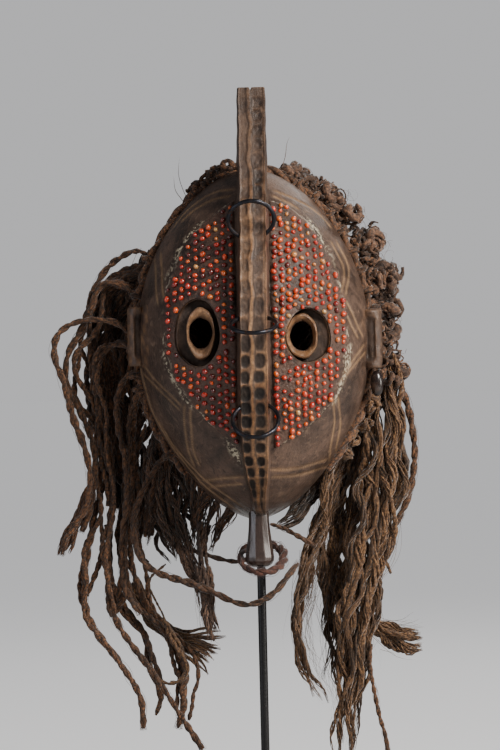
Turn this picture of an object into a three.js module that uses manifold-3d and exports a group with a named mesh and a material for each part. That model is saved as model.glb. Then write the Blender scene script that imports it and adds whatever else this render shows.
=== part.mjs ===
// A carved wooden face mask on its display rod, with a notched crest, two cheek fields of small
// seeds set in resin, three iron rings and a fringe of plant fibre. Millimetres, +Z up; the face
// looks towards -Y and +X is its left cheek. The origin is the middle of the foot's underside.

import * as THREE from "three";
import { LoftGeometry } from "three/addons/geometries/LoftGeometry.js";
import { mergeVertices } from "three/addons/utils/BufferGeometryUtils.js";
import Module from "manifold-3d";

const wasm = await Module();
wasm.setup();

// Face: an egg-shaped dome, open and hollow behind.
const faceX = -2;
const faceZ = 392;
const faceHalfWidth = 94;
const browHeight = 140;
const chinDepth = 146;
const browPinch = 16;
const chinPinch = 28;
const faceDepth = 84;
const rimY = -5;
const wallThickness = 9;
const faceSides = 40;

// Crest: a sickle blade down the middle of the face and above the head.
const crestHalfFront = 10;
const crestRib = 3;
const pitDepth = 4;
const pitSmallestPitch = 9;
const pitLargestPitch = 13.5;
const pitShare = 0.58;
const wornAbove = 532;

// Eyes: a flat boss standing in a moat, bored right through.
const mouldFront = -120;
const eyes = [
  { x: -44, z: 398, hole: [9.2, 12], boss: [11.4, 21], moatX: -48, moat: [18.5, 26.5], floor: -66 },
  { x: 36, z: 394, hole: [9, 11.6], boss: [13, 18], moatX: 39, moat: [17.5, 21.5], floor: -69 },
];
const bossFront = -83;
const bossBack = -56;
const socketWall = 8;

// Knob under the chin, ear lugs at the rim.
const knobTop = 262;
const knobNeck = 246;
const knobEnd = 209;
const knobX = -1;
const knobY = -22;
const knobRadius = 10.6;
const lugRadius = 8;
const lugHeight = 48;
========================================
*Short exercise:*
Each line of the material should be echoed exactly.

*Exercise output:*
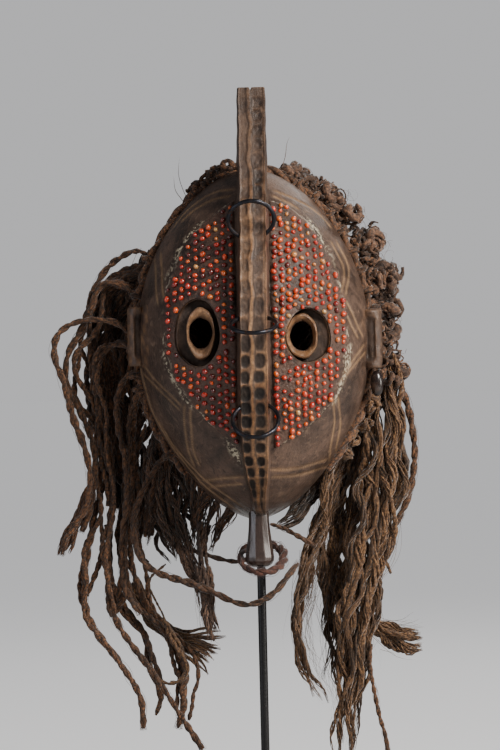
Turn this picture of an object into a three.js module that uses manifold-3d and exports a group with a named mesh and a material for each part. That model is saved as model.glb. Then write the Blender scene script that imports it and adds whatever else this render shows.
=== part.mjs ===
// A carved wooden face mask on its display rod, with a notched crest, two cheek fields of small
// seeds set in resin, three iron rings and a fringe of plant fibre. Millimetres, +Z up; the face
// looks towards -Y and +X is its left cheek. The origin is the middle of the foot's underside.

import * as THREE from "three";
import { LoftGeometry } from "three/addons/geometries/LoftGeometry.js";
import { mergeVertices } from "three/addons/utils/BufferGeometryUtils.js";
import Module from "manifold-3d";

const wasm = await Module();
wasm.setup();

// Face: an egg-shaped dome, open and hollow behind.
const faceX = -2;
const faceZ = 392;
const faceHalfWidth = 94;
const browHeight = 140;
const chinDepth = 146;
const browPinch = 16;
const chinPinch = 28;
const faceDepth = 84;
const rimY = -5;
const wallThickness = 9;
const faceSides = 40;

// Crest: a sickle blade down the middle of the face and above the head.
const crestHalfFront = 10;
const crestRib = 3;
const pitDepth = 4;
const pitSmallestPitch = 9;
const pitLargestPitch = 13.5;
const pitShare = 0.58;
const wornAbove = 532;

// Eyes: a flat boss standing in a moat, bored right through.
const mouldFront = -120;
const eyes = [
  { x: -44, z: 398, hole: [9.2, 12], boss: [11.4, 21], moatX: -48, moat: [18.5, 26.5], floor: -66 },
  { x: 36, z: 394, hole: [9, 11.6], boss: [13, 18], moatX: 39, moat: [17.5, 21.5], floor: -69 },
];
const bossFront = -83;
const bossBack = -56;
const socketWall = 8;

// Knob under the chin, ear lugs at the rim.
const knobTop = 262;
const knobNeck = 246;
const knobEnd = 209;
const knobX = -1;
const knobY = -22;
const knobRadius = 10.6;
const lugRadius = 8;
const lugHeight = 48;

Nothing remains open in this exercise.